Shoes were not a source of fashion for me, but filthy streets made their necessity unquestioned. Being in the world of heat and financial support, the variety of shoes narrowed for a girl. I had one pair of each of the following: everyday sandals, sneakers, party-shoes, and sometimes galoshes. The sandals were not often the plastic thongs that were the surpassing currency of footwear, for my flat-footed mother cared for her flat-footed progeny and was continually on the hunt for “more ankle support.” However, the suede niceties of Western sandal wear fell far short in the tropics. Even if they were put away during the rainy season and miraculously avoided every unexpected wet deluge, the wearer’s sweat alone would soon warp them into retirement. Not to mention the orange stripes they tattooed on their owner.

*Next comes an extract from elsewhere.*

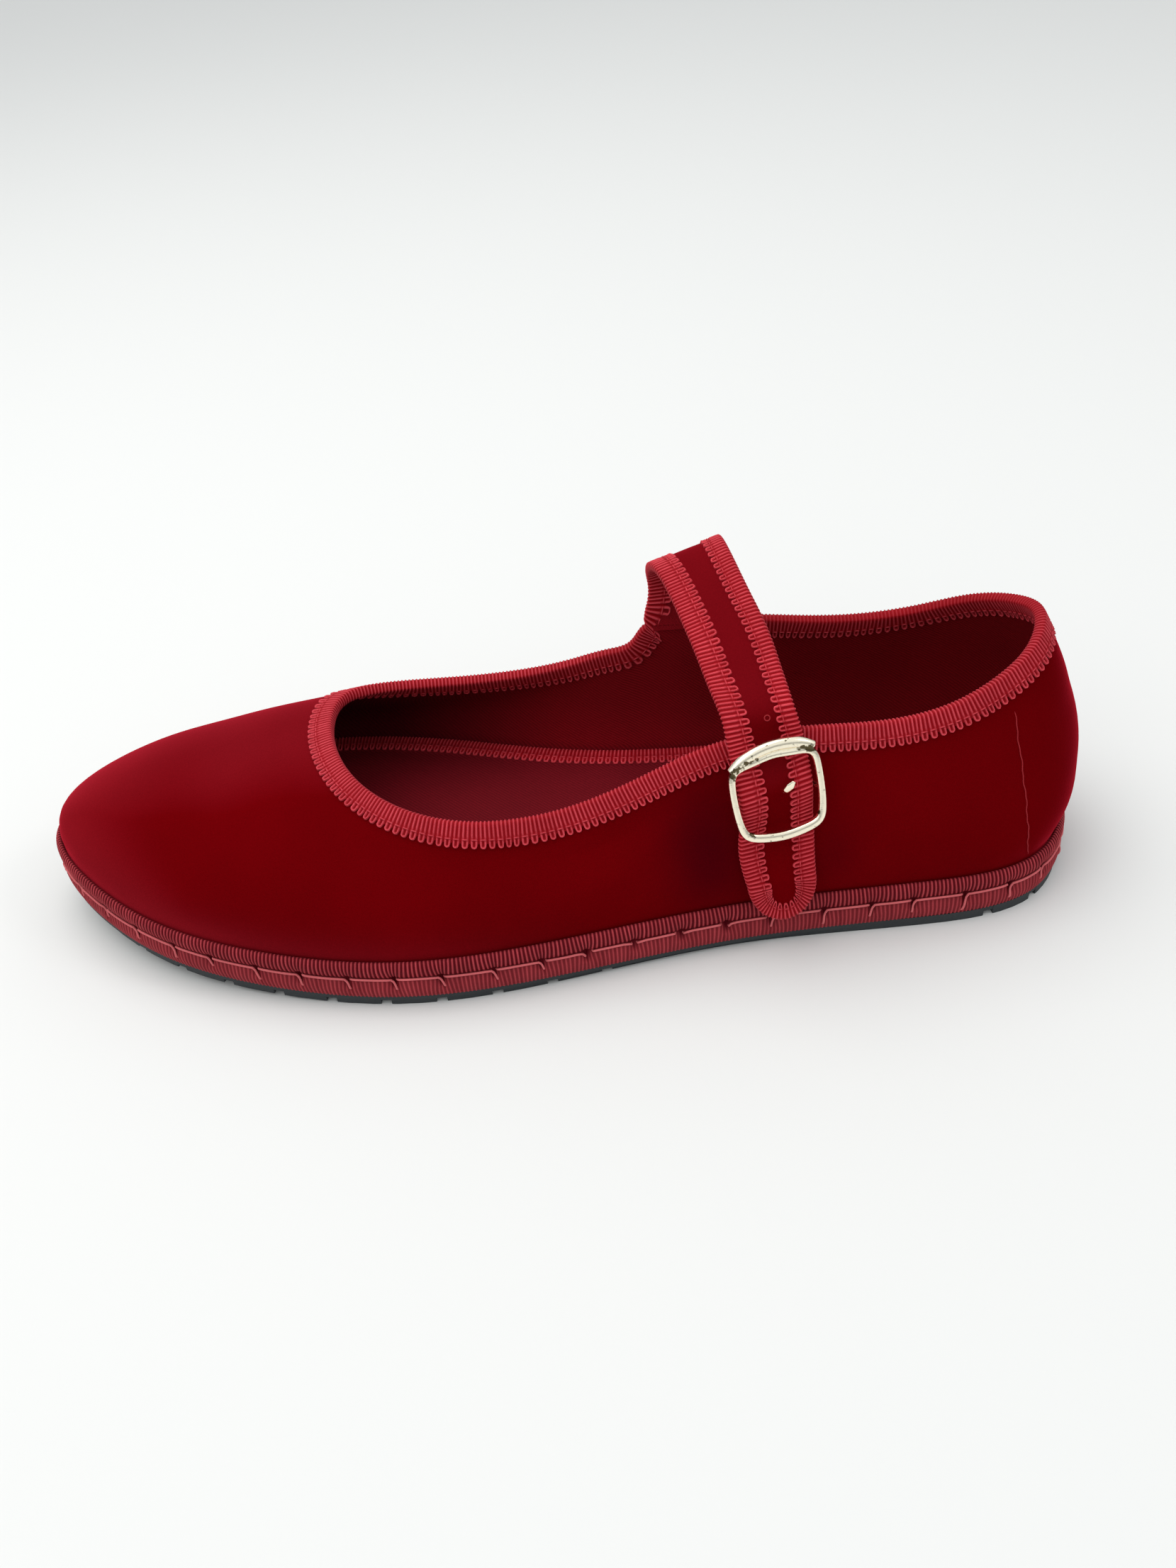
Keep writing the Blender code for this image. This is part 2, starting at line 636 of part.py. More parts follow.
def strap_rim(wall):
    """The inside of the tape's fold, from the root's toe side round the tip to its heel side.

    Gives its points, the vectors from them to the strap's middle and the normals,
    then how many rows are straight and how many turn round the tip.
    """
    edges = strap_edges(wall)
    middle, across, normal = strap_frame(edges)
    turn = np.linspace(0.0, math.pi, TIP_TURNS + 2)[1:-1]
    hit, wall_normal = wall.lateral(middle[-1][0] - TIP_LEAN, middle[-1][2] - TIP_DROP)
    tip = hit + wall_normal * TIP_LIFT
    run = unit(tip - middle[-1])
    tip_points = [middle[-1] + across[-1] * math.cos(a) + run * TIP_LENGTH * math.sin(a) for a in turn]
    tip_normal = unit(np.cross(run, across[-1]))
    if np.dot(tip_normal, normal[-1]) < 0.0:
        tip_normal = -tip_normal
    points = np.vstack([edges[:, 0], tip_points, edges[::-1, 1]])
    centres = np.vstack([middle, [middle[-1]] * len(turn), middle[::-1]])
    normals = np.vstack([normal, [tip_normal] * len(turn), normal[::-1]])
    points = points + unit(centres - points) * TAPE
    return points, centres - points, normals, len(edges), len(turn)


def strap_border(wall):
    """The rim with its inward directions, normals and the tape's width at each point."""
    points, inward, normals, rows, turns = strap_rim(wall)
    root, tip = STRAP_TAPE_WIDTH
    taper = np.linspace(root, tip, rows)
    width = np.concatenate([taper, [tip] * turns, taper[::-1]])[:, None]
    return points, unit(inward), normals, width, rows, turns


def build_strap(wall):
    """The strap's velvet: a border under the tape, filled across, ending in the round tip."""
    points, toward, normals, width, rows, turns = strap_border(wall)
    total = len(points)
    skin = normals * STRAP / 2
    outer, inner = points + toward * GAP, points + toward * width
    verts = np.vstack([outer + skin, inner + skin, outer - skin, inner - skin])
    faces = []
    for edge, filling in ((0, total), (2 * total, 3 * total)):
        for k in range(total - 1):
            faces.append((edge + k, edge + k + 1, filling + k + 1, filling + k))
        for k in range(rows - 1):
            across = filling + total - k - 1
            faces.append((filling + k, filling + k + 1, across - 1, across))
        last, first = filling + rows - 1, filling + rows + turns
        for k in range(turns // 2):
            faces.append((last + k, last + k + 1, first - k - 1, first - k))
        mid = filling + rows + turns // 2
        faces.append((mid - 1, mid, mid + 1))
    for k in range(total - 1):
        faces.append((k, k + 1, 2 * total + k + 1, 2 * total + k))
    root_line = (0, total, 2 * total - 1, total - 1)
    for a, b in zip(root_line[:-1], root_line[1:]):
        faces.append((a, b, 2 * total + b, 2 * total + a))
    return make_object("strap", verts, faces, "velvet")


def build_strap_tape(wall):
    """Tape folded over the strap's whole free edge: a U section round the tip."""
    points, toward, normals, width, _, _ = strap_border(wall)
    near = STRAP / 2 + GAP
    far = near + TAPE
    loops = np.stack([
        points + toward * width + normals * far,
        points + normals * far,
        points - toward * TAPE,
        points - normals * far,
        points + toward * width - normals * far,
        points + toward * width - normals * near,
        points - normals * near,
        points + normals * near,
        points + toward * width + normals * near,
    ], axis=1)
    verts, faces = loft(loops, closed=False)
    return make_object("strap_tape", verts, faces, "tape")


# ------------------------------------------------------------------- buckle
class Seat:
    """Rigid frame of the buckle: u across the strap, v up it, w out from the wall."""

    def __init__(self, wall):
        self.base, out = wall.lateral(BUCKLE_S, BUCKLE_Z)
        up = unit(np.array([0.0, 0.0, 1.0]) - out * out[2])
        heelward = unit(np.cross(up, out))
        if heelward[0] > 0.0:
            heelward = -heelward
        across, along_strap = self.turned(heelward, up, BUCKLE_TURN)
        self.u, out = self.turned(across, -out, BUCKLE_YAW)
        self.v, self.w = self.turned(along_strap, -out, BUCKLE_PITCH)

    @staticmethod
    def turned(first, second, degrees):
        """Two unit vectors turned in their plane, the first towards the second."""
        cos, sin = math.cos(math.radians(degrees)), math.sin(math.radians(degrees))
        return first * cos + second * sin, second * cos - first * sin

    def at(self, u, v, w):
        return self.base + self.u * u + self.v * v + self.w * w

    def on_stud(self, share):
        """Point on the pin's axis, a share of the way from its foot to its tip."""
        return self.at(*(a + (b - a) * share for a, b in zip(STUD_FOOT, STUD_TIP)))


def wire(path, radii, sides, closed):
    """A round wire along a path of points."""
    path = np.asarray(path, float)
    if closed:
        run = unit(np.roll(path, -1, axis=0) - np.roll(path, 1, axis=0))
    else:
        run = unit(np.gradient(path, axis=0))
    loops = []
    for point, direction, radius in zip(path, run, radii):
        across = unit(np.cross(direction, (0.31, 0.17, 0.93)))
        other = np.cross(direction, across)
        angles = np.linspace(0.0, 2 * math.pi, sides, endpoint=False)
        loops.append([point + (across * math.cos(a) + other * math.sin(a)) * radius for a in angles])
    return loft(loops, closed)


def mirrored(half):
    """Rows of a symmetric table from its right end over the middle to its left end."""
    half = np.array(half)
    left = half[1:] * (-1.0, 1.0, 1.0)
    return np.vstack([half[::-1], left])


def build_buckle(seat):
    """Frame, crest, dropped centre bar and stud, cast in one."""
    rows = mirrored(FRAME)
    knots = along(rows[:, :2])
    path = cubic(knots, rows, np.linspace(0.0, knots[-1], FRAME_STEPS + 1), closed=True)[:-1]
    frame_path = [seat.at(u, v, BUCKLE_LIFT) for u, v, _ in path]
    frame = make_object("buckle", *wire(frame_path, path[:, 2], 10, closed=True), "gold")

    rows = mirrored(CREST)
    knots = along(rows[:, :2])
    path = cubic(knots, rows, np.linspace(0.0, knots[-1], CREST_STEPS + 1))
    crest_path = [seat.at(u, v, BUCKLE_LIFT) for u, v, _ in path]
    crest_mesh = wire(crest_path, path[:, 2], 10, closed=False)
    crest = make_object("buckle_crest_shape", *crest_mesh, "gold")

    half = max(u for u, _, _ in FRAME)
    crank = [(half - inward, BUCKLE_LIFT + (BAR_LIFT - BUCKLE_LIFT) * drop) for inward, drop in BAR_CRANK]
    bar_line = [(-u, w) for u, w in crank] + crank[::-1]
    bar_mesh = wire([seat.at(u, 0.0, w) for u, w in bar_line], [BAR] * len(bar_line), 8, closed=False)
    bar = make_object("buckle_bar_shape", *bar_mesh, "gold")
    stud_path = [seat.on_stud(share) for share in (0.0, STUD_SHOULDER, 1.0)]
    stud_mesh = wire(stud_path, [STUD, STUD, STUD * STUD_POINT], 8, closed=False)
    stud = make_object("buckle_stud_shape", *stud_mesh, "gold")
    for shape in (crest, bar, stud):
        shape.hide_render = True
        shape.display_type = "WIRE"
        join = frame.modifiers.new(shape.name, "BOOLEAN")
        join.operation = "UNION"
        join.solver = "EXACT"
        join.object = shape
    return frame


def build_keeper_loop(seat):
    """Narrow tape folded round the centre bar, with a slot that clears the stud."""
    mid = BAR + GAP + LOOP_TAPE / 2
    line = [(LOOP_RISE, LOOP_FOOT[0])]
    for angle in np.linspace(-math.pi / 2, -7 * math.pi / 4, LOOP_TURNS):
        line.append((mid * math.cos(angle), BAR_LIFT + mid * math.sin(angle)))
    line.append((LOOP_RISE, LOOP_FOOT[1]))
    line = np.array(line)
    run = unit(np.gradient(line, axis=0))
    side = np.column_stack([-run[:, 1], run[:, 0]]) * LOOP_TAPE / 2
    loops = []
    for (v, w), (dv, dw) in zip(line, side):
        half = LOOP_WIDTH / 2
        loops.append([seat.at(-half, v + dv, w + dw), seat.at(half, v + dv, w + dw),
                      seat.at(half, v - dv, w - dw), seat.at(-half, v - dv, w - dw)])
    loop = make_object("keeper_loop", *loft(loops, closed=False), "tape")
    left, right = STUD_FOOT[0] - LOOP_SLOT / 2, STUD_FOOT[0] + LOOP_SLOT / 2
    plan = ((left, LOOP_SLOT_FROM), (right, LOOP_SLOT_FROM), (right, LOOP_SLOT_TO), (left, LOOP_SLOT_TO))
    heights = (BAR_LIFT - LOOP_SLOT_DEEP, BAR_LIFT + 2 * CUT_PAST)
    corners = [seat.at(u, v, w) for w in heights for u, v in plan]
    cutter = make_object("loop_cutter", corners, QUADS_OF_BOX, "tape", smooth=False)
    cut_with(loop, cutter)
    return loop


def punch_strap(strap, seat):
    """Round hole through the strap for the stud."""
    path = [seat.on_stud(share) for share in (0.1, 1.1)]
    cutter = make_object("hole_cutter", *wire(path, [STRAP_HOLE] * 2, 12, closed=False), "tape")
    cut_with(strap, cutter)


def centre_on_floor(objects):
    """Moves every mesh so that the pieces' box is centred on the origin, on the floor."""
    bpy.context.view_layer.update()
    scene = bpy.context.evaluated_depsgraph_get()
    corners = []
    for piece in objects:
        if not piece.hide_render:
            corners.extend(vertex.co.copy() for vertex in piece.evaluated_get(scene).data.vertices)
    low = [min(corner[k] for corner in corners) for k in range(3)]
    high = [max(corner[k] for corner in corners) for k in range(3)]
    shift = Vector(((low[0] + high[0]) / 2, (low[1] + high[1]) / 2, low[2]))
    for piece in objects:
        for vertex in piece.data.vertices:
            vertex.co -= shift
    print("box", [round((b - a) / MM, 1) for a, b in zip(low, high)])
    print("shift", [round(v / MM, 2) for v in shift])


def main():
    for old in list(bpy.data.objects):
        bpy.data.objects.remove(old, do_unlink=True)
    build_outsole()
    build_midsole()
    build_insole()
    grid, normals = upper_surface()
    build_upper(grid, normals)
    build_topline_tape(grid, normals)
    wall = Wall(grid)
    seat = Seat(wall)
    strap = build_strap(wall)
    punch_strap(strap, seat)
    build_strap_tape(wall)
    build_buckle(seat)
    build_keeper_loop(seat)
    centre_on_floor(list(bpy.data.objects))


main()
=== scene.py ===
# %% [markdown]
# # A velvet flat with a buckled strap
#
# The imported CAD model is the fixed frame: it gives the size and the place of every
# piece. This lesson dresses it. Each textile piece of the real shoe is cut flat and then
# laid over a last, so most pieces here start as a flat grid too, and are laid on the
# same guide lines that the solids follow.

# %% Load the frame
import math

import bpy
import numpy as np
from mathutils import Matrix, Vector
from mathutils.bvhtree import BVHTree


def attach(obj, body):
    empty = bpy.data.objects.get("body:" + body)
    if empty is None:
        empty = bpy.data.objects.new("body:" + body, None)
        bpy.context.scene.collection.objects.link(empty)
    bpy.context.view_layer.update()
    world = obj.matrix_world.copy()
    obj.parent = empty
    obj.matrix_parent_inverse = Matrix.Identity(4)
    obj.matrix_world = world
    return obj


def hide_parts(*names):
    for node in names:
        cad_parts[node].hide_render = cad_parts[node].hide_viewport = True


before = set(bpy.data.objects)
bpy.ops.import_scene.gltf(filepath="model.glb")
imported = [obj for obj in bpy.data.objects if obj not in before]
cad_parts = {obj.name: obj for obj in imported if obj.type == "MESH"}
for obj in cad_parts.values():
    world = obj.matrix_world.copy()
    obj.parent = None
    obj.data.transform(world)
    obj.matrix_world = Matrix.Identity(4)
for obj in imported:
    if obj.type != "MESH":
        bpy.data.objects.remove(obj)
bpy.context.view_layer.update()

print("nodes", sorted(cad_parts))

# %% [markdown]
# ## Shoe coordinates
#
# A shoemaker measures along the sole from the heel and across from its middle line. The
# guide lines keep that habit: s runs forward from the heel end, y towards the inner side
# of the foot, z up from the floor, all in millimetres. One function turns them into
# Blender's metres, and one reads a finished mesh back.

# %% From shoe coordinates to the frame and back
MM = 0.001
HEEL_END_X = 127.17            # where s = 0 lies in the frame
MIDDLE_Y = 2.07                # where y = 0 lies in the frame
TURN = (-1.0, 1.0, 1.0)        # for directions: s runs against the frame's x


def to_frame(points):
    points = np.asarray(points, float)
    return np.stack([HEEL_END_X - points[..., 0], points[..., 1] + MIDDLE_Y, points[..., 2]], -1) * MM


def corners(piece, what="co"):
    """Places or normals of a mesh's corners, one row each."""
    flat = np.empty(len(piece.data.vertices) * 3)
    piece.data.vertices.foreach_get(what, flat)
    return flat.reshape(-1, 3)


def shoe_corners(piece):
    """The corners of a finished mesh in shoe coordinates: s, y and z."""
    x, y, z = corners(piece).T / MM
    return HEEL_END_X - x, y - MIDDLE_Y, z


# %% [markdown]
# ## Camera, floor and light
#
# The shoe is seen from its outer side and from above, a little rolled, as someone leaning
# over a table sees it. The lens has to be fairly wide and near, or the toe would look too
# small beside the heel. A plain pale floor and large soft lamps give velvet what it
# needs: its pile shows by where it catches light at a low angle.

# %% Camera
EYE = Vector((18.58, -295.85, 251.70)) * MM
LOOK_AT = Vector((8.18, 2.07, 23.77)) * MM
ROLL = math.radians(-5.53)
LENS = 34.0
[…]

Mom had recently taken us to get new shoes because ours were both grown and worn out; perhaps this was the errand from which we were returning, for shoes were certainly on my mind. In contrast, the old man’s fate was strikingly cruel, to be sleeping out in the open with bare feet and no hope for respite in the morning.
This tired grandpa has clung to my memories with a grip that would have far exceeded his physical strength. A few years later I was ashamed that I did not immediately think of his other signs of destitution, namely his emaciation and homelessness—how silly to fixate on feet. I am not sure why this brought me shame. At any rate, he remains my foremost image of poverty.